Communication and relationship is also a priority for us, from day one. As an artist myself, I’ve submitted so many applications as an artist and then I don’t hear back till your rejection or acceptance letter. We don’t see that as a model that supports community. We are interested in helping from the moment you apply. We will start that off with a phone call: Tell us about what you are thinking, let us tell you about other partnerships to give you a better sense of what we are thinking. We will provide you with a proposal coach to think through your proposal. They are hired and paid for by ROOTS to support the artist in being able to articulate their vision. That is something that we have pioneered; I don’t know of anyone else doing that. We make the application open and flexible, too. If you are not a strong writer and you feel better expressed through an audio file, or a video or even a phone call, then do that. We aim to break down as many barriers as possible to the application process. That is really important when you are talking about building people’s ability to do creative work and countering the issues of long term systemic inequity in the art world. Those are some of the things that are important to us and how we put them into action.

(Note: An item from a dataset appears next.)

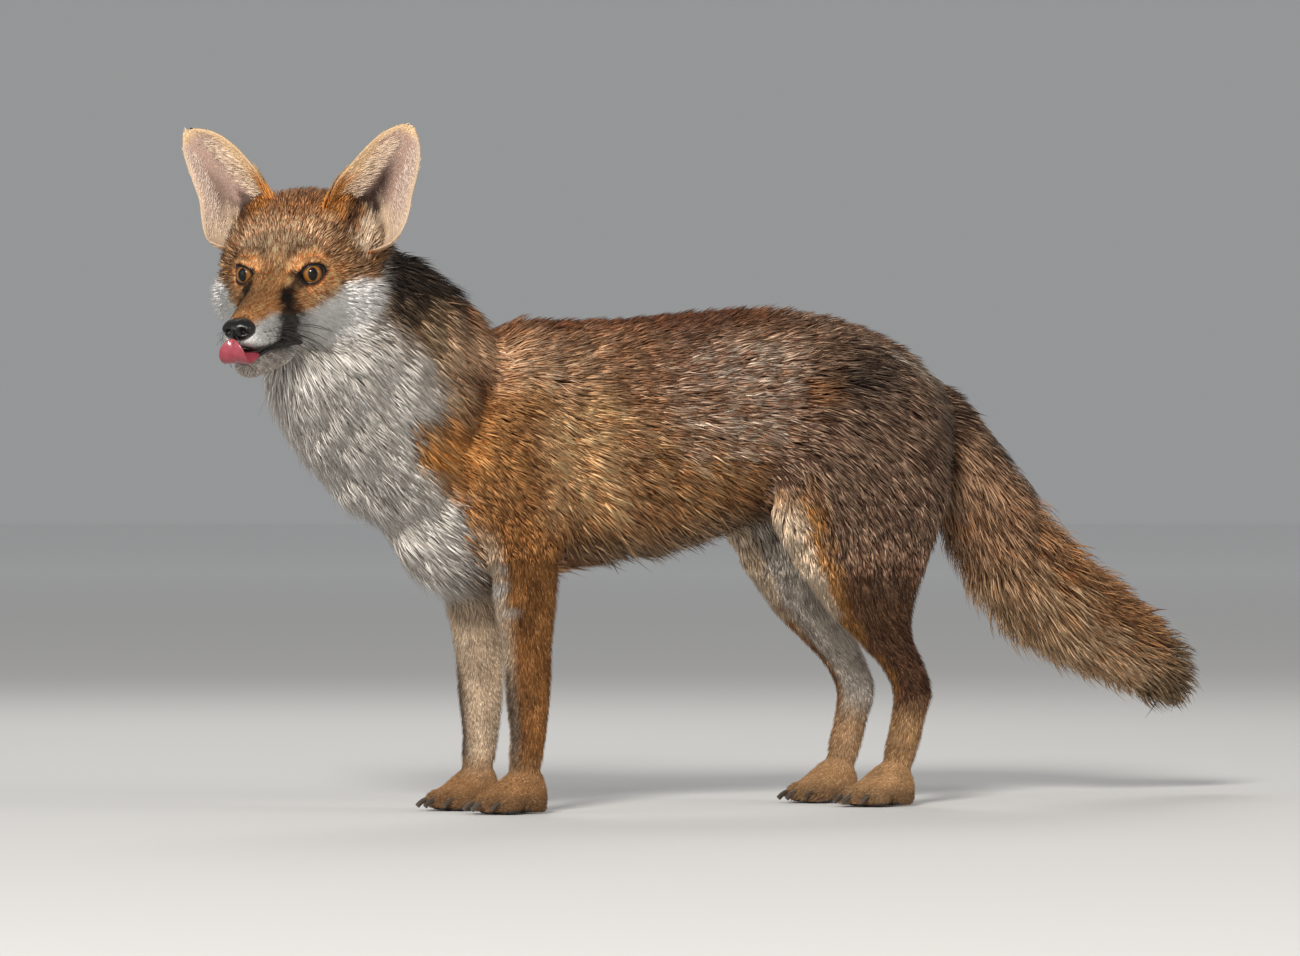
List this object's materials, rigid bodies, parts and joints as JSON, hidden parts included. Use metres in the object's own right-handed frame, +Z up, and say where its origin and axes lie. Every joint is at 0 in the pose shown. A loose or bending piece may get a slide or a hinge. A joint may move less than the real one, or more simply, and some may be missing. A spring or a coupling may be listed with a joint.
{
  "type": "red fox",
  "caption": "Life-size still model of a standing red fox, head turned to its left, tongue curled to its nose and bushy tail trailing behind.",
  "frame": {"origin": "middle of the underside of the whole model's box, on the floor between the paws", "axes": "+X towards the tail, -X the way the body faces, +Y the fox's right side, +Z up"},
  "size_m": [0.9956, 0.235, 0.534],
  "materials": {
    "eye_left": "wet gloss",
    "eye_right": "wet gloss",
    "nose": "moist, finely pebbled",
    "tongue": "wet satin",
    "lower_jaw": "short soft fur",
    "ear_left": "short fur, downy inside",
    "ear_right": "short fur, downy inside",
    "head": "short soft fur",
    "forepaw_left": "short soft fur",
    "forepaw_right": "short soft fur",
    "hindpaw_left": "short soft fur",
    "hindpaw_right": "short soft fur",
    "foreleg_left": "short soft fur",
    "foreleg_right": "short soft fur",
    "hindleg_left": "soft fur",
    "hindleg_right": "soft fur",
    "torso": "soft grizzled fur",
    "neck": "long soft fur in locks",
    "tail": "long soft fur in locks"
  },
  "bodies": {
    "root": {"eye_left": "eye_left", "eye_right": "eye_right", "nose": "nose", "tongue": "tongue", "lower_jaw": "lower_jaw", "ear_left": "ear_left", "ear_right": "ear_right", "head": "head", "forepaw_left": "forepaw_left", "forepaw_right": "forepaw_right", "hindpaw_left": "hindpaw_left", "hindpaw_right": "hindpaw_right", "foreleg_left": "foreleg_left", "foreleg_right": "foreleg_right", "hindleg_left": "hindleg_left", "hindleg_right": "hindleg_right", "torso": "torso", "neck": "neck", "tail": "tail"}
  },
  "joints": []
}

BH: How has ROOTS impacted the conversation among arts organizations in the United States?

Carlton: I think ROOTS has done as much for arts and culture in the last 40 years than large organizations like the National Endowment for the Arts, because we are working to support the work of arts outside of a top down, hierarchical structure. We are turning it into one that is more equitable and transparent.

We have the ability to be in art spaces and speak truth to power. We bring up topics that normally may not get addressed. There are a lot of conversations within cultural institutions about equity, inclusion and diversity. But for so many organizations it is not about the transference or building of power. Instead, it’s about the picture — whether it looks nice, and whether it looks different than the past pictures. Let’s be clear: if you bring a person of color into your organization who thinks and acts the same way as the last person who held that position. — whether it was a white person or not — then you are not diversifying the space. If everyone thinks the same even though they look different, then you really haven’t engaged in a transformative process. What you have done is brought yourself up to the 1980s with an affirmative action process.

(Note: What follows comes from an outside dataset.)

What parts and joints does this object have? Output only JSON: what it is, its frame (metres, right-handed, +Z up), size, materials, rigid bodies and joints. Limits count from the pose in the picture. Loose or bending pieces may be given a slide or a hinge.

We often are in conversation with large historically white arts organizations. These organizations don’t rely on foundations at the same level as the organizations of color in the room. They have a much larger individual donor base, a base connected to long-term structural inequity that dates back to the days of slavery. They don’t often make the connections between why they are in a different financial situation compared to other arts organizations led by and primarily serving people of color. We are able to have those conversations with multi-generational analysis, which is not about pointing the finger or laying blame, but helping to unpack a history that has not been shared across the table. ROOTS is able to talk about what equity and diversity means and looks like in actual practice.

BH: What is an example of a collaborative project that artists have implemented because of resources and support from ROOTS?

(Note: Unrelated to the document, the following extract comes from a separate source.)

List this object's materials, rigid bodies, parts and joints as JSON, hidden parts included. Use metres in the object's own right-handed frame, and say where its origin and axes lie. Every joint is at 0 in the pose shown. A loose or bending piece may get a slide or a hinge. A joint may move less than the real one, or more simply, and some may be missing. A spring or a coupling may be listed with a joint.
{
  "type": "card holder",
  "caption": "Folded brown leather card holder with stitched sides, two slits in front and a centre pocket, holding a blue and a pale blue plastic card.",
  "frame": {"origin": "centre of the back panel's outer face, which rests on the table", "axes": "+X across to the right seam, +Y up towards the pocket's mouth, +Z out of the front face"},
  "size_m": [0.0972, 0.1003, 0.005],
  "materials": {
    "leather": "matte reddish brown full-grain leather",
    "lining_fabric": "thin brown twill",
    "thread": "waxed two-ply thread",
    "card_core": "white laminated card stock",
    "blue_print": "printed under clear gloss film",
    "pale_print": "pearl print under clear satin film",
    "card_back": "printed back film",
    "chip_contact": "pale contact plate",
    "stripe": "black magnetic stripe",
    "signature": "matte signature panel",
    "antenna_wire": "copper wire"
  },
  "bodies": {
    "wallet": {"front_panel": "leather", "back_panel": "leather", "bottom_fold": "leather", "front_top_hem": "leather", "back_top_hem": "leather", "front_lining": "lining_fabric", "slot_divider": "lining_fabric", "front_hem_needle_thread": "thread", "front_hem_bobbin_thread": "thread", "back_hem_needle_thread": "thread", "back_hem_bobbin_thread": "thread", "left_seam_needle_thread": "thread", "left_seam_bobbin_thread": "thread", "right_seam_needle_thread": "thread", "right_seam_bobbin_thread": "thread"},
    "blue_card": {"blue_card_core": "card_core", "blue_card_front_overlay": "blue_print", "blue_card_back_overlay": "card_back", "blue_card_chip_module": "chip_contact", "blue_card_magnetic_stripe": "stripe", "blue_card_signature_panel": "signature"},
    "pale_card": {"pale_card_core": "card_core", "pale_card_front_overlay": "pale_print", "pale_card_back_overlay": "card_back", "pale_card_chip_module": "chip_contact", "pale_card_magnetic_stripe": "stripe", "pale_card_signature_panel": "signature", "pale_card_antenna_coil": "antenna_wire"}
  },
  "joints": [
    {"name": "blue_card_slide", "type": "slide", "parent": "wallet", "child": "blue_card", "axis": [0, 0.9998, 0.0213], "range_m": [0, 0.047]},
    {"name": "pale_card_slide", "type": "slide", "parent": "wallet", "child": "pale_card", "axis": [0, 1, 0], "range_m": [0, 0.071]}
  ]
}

Carlton: We work with artists and then help them partner with a community through our program called Partners in Action. It evolved from an initiative we started back in 1991. What’s important about the program is that we develop true three-way partnerships: ROOTS, the artist, and the community. When we say ROOTS as a partnership, we don’t just mean ROOTS as the staff in the office, we mean that we are taking on this body of work and we are going to figure out ways to involve as many artists as want to be a part of it and makes sense based on the needs of the project.

One example project that is getting off the ground is in Richmond, VA called ‘Performing Statistics’. We take projects that are in all phases of development — idea phase to already running. Performing Statistics is a cultural organizing project that works to bring incarcerated teens, artists, and policy experts together to produce multi-media campaigns, public performances and installations to support the abolition of juvenile prisons and the school to prison pipeline. There are two organizations involved: with the Legal Aid Justice Center and an arts organization in Richmond called Art 180. They are asking the question: “What would juvenile criminal justice reform look like if it was led by currently and formerly incarcerated teens?"

We worked with them to do a full day community visit workshop, where we brought together artists from around the community and Virginia region as well as residents from the local community. Together, we spent a day unpacking the ideas around the project and create a foundation for the project that’s grounded in the real community.

BH: What are some of the stumbling blocks that you have had with creating partnerships over time?

Carlton: We have taken some chances with some projects that weren’t quite ready to partner at a truly integrated level. What I mean is that they are used to working on their own in isolation or they are used to making decisions on behalf of their partners without the necessary conversations for everybody to be on the same page. We’ve also seen some artists that are not ready to actually see the body of work happen on the ground. So we have learned to do in-depth relationship study and understanding what the dynamics are like on the ground before we say yes. Now that doesn’t mean we don’t help and support those projects that are ready. It just means that “We don’t think your project is ready but we can give you some funding to help you get through this part, until you are ready for the deeper level of partnership.” We are learning how to help the artists grow their capacity to manage a project and partnerships.

BH: What guidance or advice you would like to offer to folks with race and/or class privilege who are trying to show up in solidarity for moments that you are a part of?

Carlton: Respect the South, and learn about it. Learning about the South is an important way to understand the legacy of struggle that has taken place in this country. A lot of the history and present moment of this country is rooted in Southern culture, Southern history, and Southern bodies. The national politics that we (on the Left) are responding to right now are designed after a white supremacist structure that was really developed in a Southern landscape. Many of the strategies in Washington are mimicking the tactics of the 60s and 50s and Jim Crow South. That black radical resistance in the South is what has brought us to civil rights movement, the fight for marriage equality, and the fight for unionization. I think that is not often recognized. Those Southern Black artists and organizers developed approaches to freedom fighting that we all benefit from, but we don’t acknowledge them or even deem them “inefficient” or “insufficient” for 21st century struggles. Southern spaces and people are often deemed slow, backwards or inarticulate. We Southerners have to resist everyday of our lives and prove our worth. Just because it doesn’t come like something you are used to looking like, doesn’t mean you should dismiss it. The sophisticated, institutional, academic approach has a place in movement work, but so does a real down-to-earth, “come and sit a while and sip some tea” relationship. I think that valuing that type of relationship is the key to our liberation.